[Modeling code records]
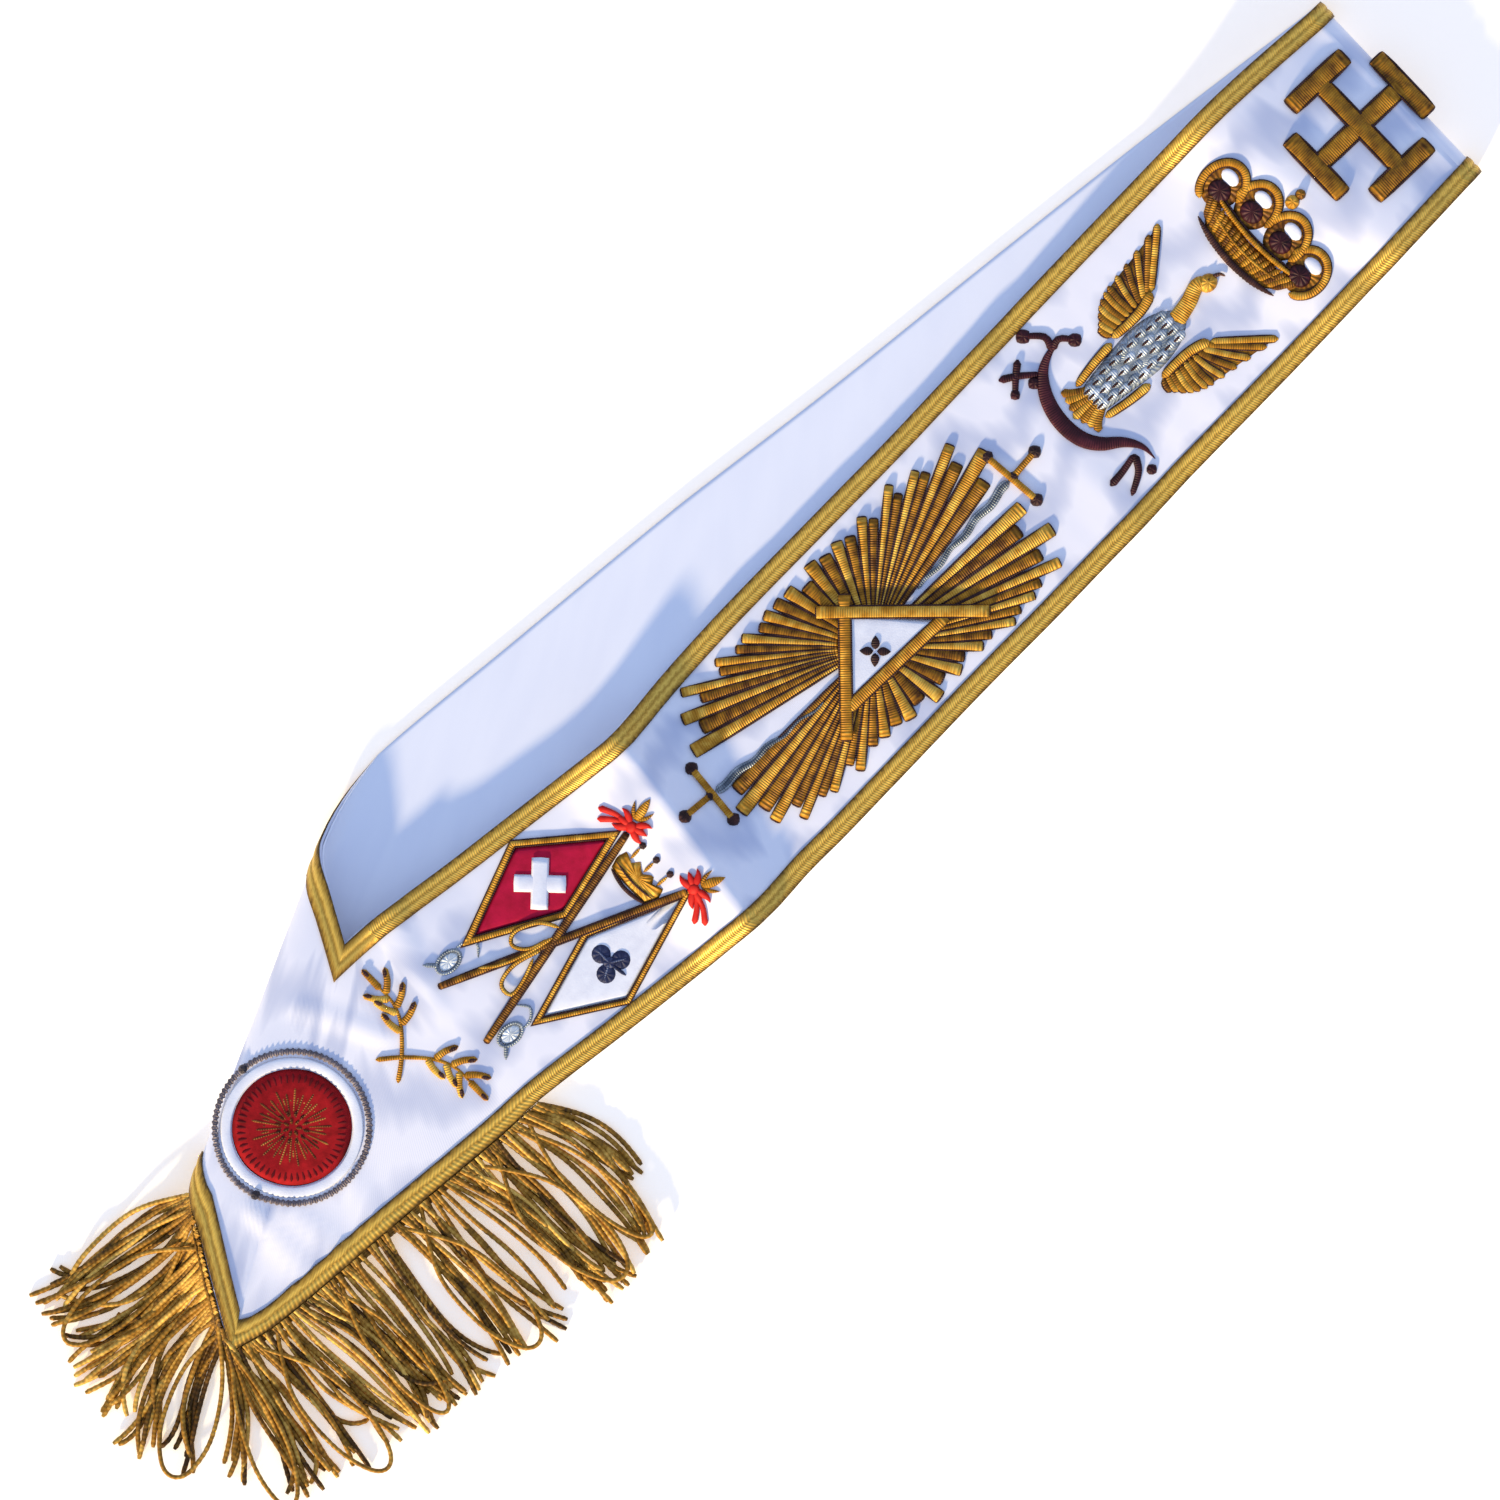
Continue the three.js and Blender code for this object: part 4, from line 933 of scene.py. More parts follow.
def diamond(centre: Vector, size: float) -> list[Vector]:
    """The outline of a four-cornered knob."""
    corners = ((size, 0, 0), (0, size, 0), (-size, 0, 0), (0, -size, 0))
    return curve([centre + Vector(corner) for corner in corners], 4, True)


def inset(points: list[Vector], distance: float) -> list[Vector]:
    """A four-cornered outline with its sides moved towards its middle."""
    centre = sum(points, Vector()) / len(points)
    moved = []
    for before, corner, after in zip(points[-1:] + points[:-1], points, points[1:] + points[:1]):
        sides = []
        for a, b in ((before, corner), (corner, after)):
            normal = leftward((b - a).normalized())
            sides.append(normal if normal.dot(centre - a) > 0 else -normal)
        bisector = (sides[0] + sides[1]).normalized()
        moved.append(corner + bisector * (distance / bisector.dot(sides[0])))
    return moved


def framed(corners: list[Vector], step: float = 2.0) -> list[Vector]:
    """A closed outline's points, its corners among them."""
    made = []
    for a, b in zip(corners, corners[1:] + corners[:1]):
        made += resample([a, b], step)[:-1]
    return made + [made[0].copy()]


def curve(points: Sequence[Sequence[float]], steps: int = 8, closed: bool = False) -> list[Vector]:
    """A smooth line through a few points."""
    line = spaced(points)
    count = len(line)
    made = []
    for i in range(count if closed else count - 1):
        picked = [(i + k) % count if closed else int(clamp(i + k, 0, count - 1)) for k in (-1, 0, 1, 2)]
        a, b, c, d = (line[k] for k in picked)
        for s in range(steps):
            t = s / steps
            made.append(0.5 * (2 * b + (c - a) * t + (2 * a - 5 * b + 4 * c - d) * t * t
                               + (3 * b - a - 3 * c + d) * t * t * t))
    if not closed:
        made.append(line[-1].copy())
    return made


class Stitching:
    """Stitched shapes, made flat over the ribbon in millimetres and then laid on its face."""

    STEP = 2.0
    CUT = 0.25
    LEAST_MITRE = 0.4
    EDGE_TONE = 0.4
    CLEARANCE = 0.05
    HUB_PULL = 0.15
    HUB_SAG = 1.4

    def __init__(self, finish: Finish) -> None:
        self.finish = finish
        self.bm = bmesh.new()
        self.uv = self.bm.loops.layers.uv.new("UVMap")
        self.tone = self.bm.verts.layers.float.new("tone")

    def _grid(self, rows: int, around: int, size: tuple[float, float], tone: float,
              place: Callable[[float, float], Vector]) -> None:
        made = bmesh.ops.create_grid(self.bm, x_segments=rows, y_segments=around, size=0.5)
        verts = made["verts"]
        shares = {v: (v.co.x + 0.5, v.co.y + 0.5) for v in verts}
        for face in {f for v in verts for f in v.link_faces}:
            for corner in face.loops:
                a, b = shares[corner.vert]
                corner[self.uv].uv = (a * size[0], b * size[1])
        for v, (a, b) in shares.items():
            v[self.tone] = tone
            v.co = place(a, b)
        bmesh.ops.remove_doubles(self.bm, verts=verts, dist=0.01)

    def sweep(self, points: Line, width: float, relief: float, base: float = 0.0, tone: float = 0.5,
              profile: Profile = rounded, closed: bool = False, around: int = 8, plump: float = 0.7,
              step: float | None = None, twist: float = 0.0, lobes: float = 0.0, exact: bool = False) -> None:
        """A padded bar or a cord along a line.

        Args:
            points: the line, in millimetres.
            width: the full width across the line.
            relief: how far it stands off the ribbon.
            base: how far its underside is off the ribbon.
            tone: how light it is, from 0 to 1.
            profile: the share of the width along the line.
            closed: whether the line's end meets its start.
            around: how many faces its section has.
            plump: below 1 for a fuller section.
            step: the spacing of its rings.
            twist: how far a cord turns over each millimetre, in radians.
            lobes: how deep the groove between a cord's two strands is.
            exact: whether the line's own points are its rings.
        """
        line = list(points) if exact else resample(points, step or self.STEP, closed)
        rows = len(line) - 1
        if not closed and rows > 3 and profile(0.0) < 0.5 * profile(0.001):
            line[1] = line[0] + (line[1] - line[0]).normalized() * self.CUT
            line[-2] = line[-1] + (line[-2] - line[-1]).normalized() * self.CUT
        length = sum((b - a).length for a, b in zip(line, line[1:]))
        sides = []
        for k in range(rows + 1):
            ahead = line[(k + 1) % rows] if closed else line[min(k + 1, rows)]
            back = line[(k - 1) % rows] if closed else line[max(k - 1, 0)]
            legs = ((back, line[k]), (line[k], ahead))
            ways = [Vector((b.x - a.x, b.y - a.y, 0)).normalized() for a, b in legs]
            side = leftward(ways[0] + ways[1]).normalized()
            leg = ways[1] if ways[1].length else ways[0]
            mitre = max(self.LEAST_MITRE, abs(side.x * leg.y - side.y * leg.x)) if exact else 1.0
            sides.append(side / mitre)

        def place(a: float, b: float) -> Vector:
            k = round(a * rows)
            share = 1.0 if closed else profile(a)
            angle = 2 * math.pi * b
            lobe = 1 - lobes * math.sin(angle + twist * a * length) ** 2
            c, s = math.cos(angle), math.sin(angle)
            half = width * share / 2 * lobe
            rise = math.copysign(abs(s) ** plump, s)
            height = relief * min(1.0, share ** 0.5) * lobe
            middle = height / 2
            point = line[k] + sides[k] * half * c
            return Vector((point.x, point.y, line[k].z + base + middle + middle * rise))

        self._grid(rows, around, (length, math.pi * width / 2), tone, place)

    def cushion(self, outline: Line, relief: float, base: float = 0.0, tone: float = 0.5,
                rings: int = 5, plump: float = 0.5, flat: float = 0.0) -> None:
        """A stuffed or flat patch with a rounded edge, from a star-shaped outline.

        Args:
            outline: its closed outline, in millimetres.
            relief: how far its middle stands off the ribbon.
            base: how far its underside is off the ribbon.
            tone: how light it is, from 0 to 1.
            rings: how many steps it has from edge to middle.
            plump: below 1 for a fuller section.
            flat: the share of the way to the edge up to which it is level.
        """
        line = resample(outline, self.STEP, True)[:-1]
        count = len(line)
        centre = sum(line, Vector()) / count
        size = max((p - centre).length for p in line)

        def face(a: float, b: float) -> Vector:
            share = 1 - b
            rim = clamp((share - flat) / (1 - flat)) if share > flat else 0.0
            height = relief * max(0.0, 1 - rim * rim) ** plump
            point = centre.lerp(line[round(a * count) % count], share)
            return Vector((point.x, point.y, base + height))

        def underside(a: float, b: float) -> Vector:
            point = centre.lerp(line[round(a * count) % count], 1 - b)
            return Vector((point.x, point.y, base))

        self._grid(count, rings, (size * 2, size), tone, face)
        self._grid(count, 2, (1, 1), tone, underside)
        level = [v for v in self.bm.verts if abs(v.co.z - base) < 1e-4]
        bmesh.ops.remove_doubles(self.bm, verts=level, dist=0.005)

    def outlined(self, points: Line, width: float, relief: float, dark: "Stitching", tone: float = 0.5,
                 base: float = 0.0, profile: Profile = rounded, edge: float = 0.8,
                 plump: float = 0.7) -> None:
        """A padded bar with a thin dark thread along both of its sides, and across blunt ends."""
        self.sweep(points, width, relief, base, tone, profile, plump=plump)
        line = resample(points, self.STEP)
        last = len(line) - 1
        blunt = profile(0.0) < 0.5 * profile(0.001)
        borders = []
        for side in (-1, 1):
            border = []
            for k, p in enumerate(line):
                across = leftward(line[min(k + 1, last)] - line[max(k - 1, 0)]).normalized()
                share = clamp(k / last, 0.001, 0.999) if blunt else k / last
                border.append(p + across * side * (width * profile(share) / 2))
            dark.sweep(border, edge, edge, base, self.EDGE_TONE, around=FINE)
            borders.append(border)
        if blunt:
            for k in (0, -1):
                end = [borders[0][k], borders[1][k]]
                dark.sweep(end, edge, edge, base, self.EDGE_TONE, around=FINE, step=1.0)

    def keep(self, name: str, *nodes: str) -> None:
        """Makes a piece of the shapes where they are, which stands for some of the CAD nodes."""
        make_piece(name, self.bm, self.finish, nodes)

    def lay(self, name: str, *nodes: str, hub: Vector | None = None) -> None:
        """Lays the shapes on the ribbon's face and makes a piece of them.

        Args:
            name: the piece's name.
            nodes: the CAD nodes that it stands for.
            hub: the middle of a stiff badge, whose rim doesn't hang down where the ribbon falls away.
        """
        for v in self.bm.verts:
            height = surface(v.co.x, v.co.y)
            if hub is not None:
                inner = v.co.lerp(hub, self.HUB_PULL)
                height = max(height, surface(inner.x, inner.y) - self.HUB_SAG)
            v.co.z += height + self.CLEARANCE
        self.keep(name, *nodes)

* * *

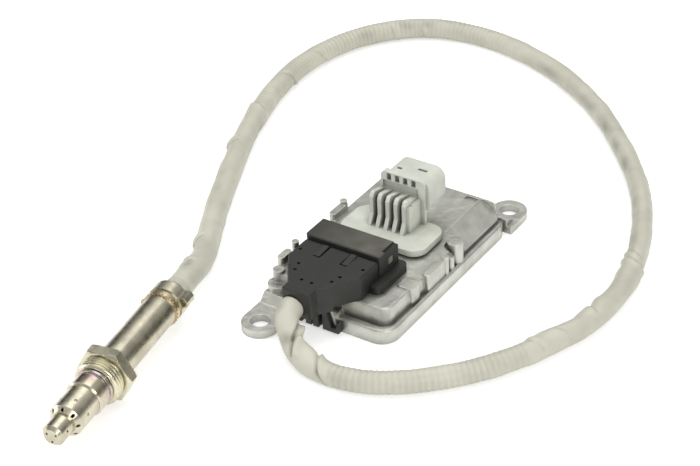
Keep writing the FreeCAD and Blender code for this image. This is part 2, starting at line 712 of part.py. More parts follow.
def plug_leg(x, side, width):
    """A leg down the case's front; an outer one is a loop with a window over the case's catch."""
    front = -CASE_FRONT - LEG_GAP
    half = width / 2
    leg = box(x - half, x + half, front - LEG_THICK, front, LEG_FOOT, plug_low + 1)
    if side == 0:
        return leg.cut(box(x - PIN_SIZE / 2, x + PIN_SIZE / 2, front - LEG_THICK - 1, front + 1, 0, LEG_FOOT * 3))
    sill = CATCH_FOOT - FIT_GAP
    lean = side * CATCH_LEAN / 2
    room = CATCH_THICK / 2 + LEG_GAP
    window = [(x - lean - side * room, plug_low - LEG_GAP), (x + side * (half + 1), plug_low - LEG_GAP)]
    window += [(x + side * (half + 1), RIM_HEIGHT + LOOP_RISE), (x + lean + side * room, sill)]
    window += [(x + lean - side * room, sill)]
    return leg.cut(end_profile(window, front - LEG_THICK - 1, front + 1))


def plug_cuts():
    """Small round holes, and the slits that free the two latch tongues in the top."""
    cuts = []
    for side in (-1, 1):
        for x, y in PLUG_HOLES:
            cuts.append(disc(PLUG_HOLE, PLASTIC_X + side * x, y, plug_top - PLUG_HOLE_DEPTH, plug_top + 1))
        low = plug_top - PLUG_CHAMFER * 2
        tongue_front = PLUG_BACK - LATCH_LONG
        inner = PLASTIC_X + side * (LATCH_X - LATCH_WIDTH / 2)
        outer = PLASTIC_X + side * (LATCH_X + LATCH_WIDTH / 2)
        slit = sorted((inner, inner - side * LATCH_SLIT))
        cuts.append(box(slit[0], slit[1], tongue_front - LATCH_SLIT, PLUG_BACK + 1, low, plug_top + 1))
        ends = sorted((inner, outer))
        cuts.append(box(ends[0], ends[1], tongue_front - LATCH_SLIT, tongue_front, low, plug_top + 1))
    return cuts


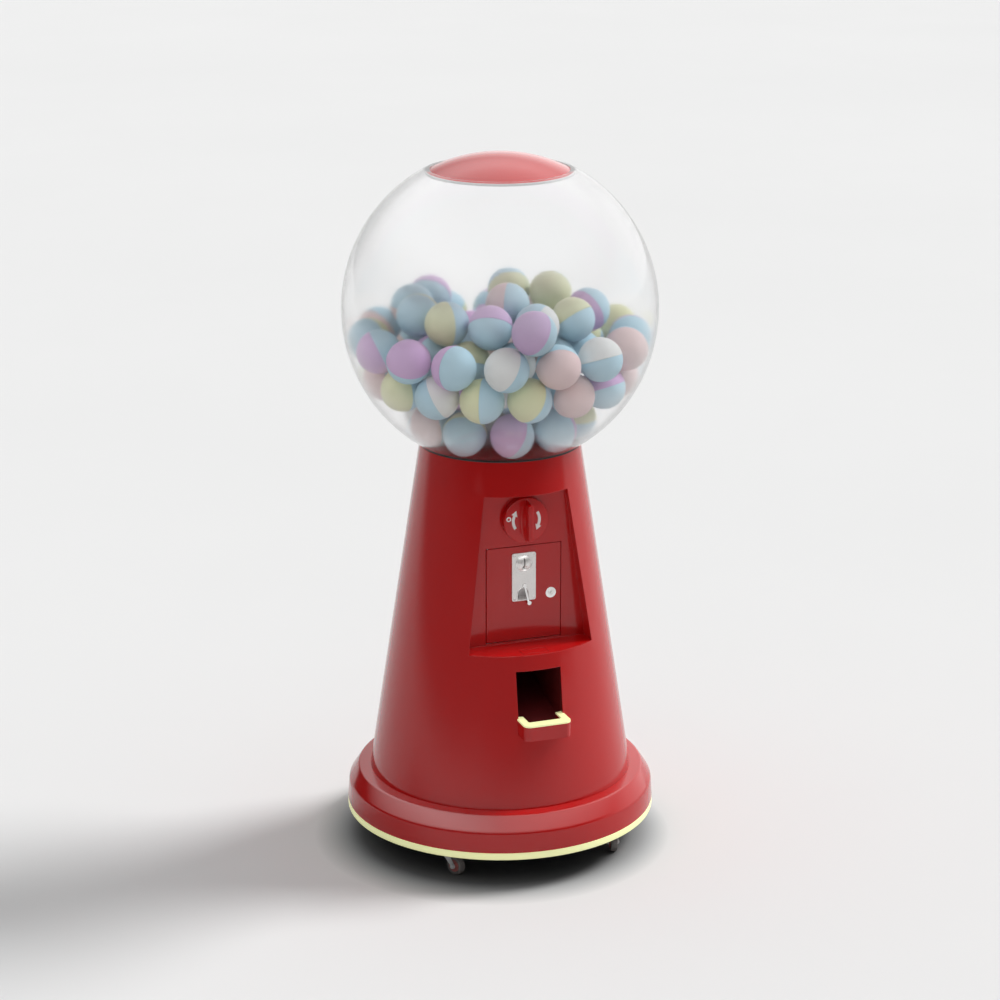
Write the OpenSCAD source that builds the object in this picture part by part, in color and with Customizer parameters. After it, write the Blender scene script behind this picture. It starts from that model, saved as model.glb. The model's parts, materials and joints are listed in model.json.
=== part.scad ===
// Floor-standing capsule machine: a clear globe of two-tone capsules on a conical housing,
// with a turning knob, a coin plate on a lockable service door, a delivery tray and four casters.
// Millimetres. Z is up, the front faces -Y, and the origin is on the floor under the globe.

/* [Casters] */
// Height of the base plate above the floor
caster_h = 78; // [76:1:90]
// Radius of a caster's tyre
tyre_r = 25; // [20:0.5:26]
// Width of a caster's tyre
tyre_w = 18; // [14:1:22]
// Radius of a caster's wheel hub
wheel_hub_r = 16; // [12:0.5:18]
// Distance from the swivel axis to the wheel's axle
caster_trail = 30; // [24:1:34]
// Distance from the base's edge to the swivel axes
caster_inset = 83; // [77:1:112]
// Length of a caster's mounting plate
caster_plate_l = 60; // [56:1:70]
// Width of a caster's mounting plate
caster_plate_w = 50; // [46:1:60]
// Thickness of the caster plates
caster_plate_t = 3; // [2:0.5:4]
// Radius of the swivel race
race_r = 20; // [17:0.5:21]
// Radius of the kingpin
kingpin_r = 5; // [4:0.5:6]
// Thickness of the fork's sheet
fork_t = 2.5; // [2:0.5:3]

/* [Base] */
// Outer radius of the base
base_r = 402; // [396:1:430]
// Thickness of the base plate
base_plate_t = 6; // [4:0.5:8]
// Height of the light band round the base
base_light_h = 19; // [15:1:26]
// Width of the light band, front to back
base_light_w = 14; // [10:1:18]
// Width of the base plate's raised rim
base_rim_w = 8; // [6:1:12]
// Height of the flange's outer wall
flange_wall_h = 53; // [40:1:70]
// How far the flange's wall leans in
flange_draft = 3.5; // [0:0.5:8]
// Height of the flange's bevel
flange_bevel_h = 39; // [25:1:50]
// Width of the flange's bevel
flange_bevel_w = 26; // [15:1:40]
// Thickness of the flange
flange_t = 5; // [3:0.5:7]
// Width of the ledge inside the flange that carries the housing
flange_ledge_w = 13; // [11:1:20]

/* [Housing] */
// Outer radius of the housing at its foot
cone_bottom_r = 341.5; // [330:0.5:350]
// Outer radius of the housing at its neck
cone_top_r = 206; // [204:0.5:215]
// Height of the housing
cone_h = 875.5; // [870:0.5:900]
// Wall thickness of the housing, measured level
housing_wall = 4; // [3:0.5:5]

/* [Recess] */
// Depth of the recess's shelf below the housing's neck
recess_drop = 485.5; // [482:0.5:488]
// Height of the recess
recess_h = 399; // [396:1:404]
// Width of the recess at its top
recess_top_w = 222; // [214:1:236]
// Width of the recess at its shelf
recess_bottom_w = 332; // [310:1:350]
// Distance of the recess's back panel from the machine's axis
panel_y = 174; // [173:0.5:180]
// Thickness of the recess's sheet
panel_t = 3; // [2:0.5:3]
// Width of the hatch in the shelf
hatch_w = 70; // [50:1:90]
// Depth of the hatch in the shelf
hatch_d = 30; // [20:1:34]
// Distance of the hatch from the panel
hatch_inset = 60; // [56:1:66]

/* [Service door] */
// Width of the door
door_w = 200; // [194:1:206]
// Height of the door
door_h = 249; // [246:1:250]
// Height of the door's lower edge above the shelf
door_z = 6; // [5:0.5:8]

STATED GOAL
Your task is to print the lines from the one containing "Continue the three.js" through the one containing "return curve([centre +", exactly and with nothing added.

THE COMPLETED TASK
Continue the three.js and Blender code for this object: part 4, from line 933 of scene.py. More parts follow.
def diamond(centre: Vector, size: float) -> list[Vector]:
    """The outline of a four-cornered knob."""
    corners = ((size, 0, 0), (0, size, 0), (-size, 0, 0), (0, -size, 0))
    return curve([centre + Vector(corner) for corner in corners], 4, True)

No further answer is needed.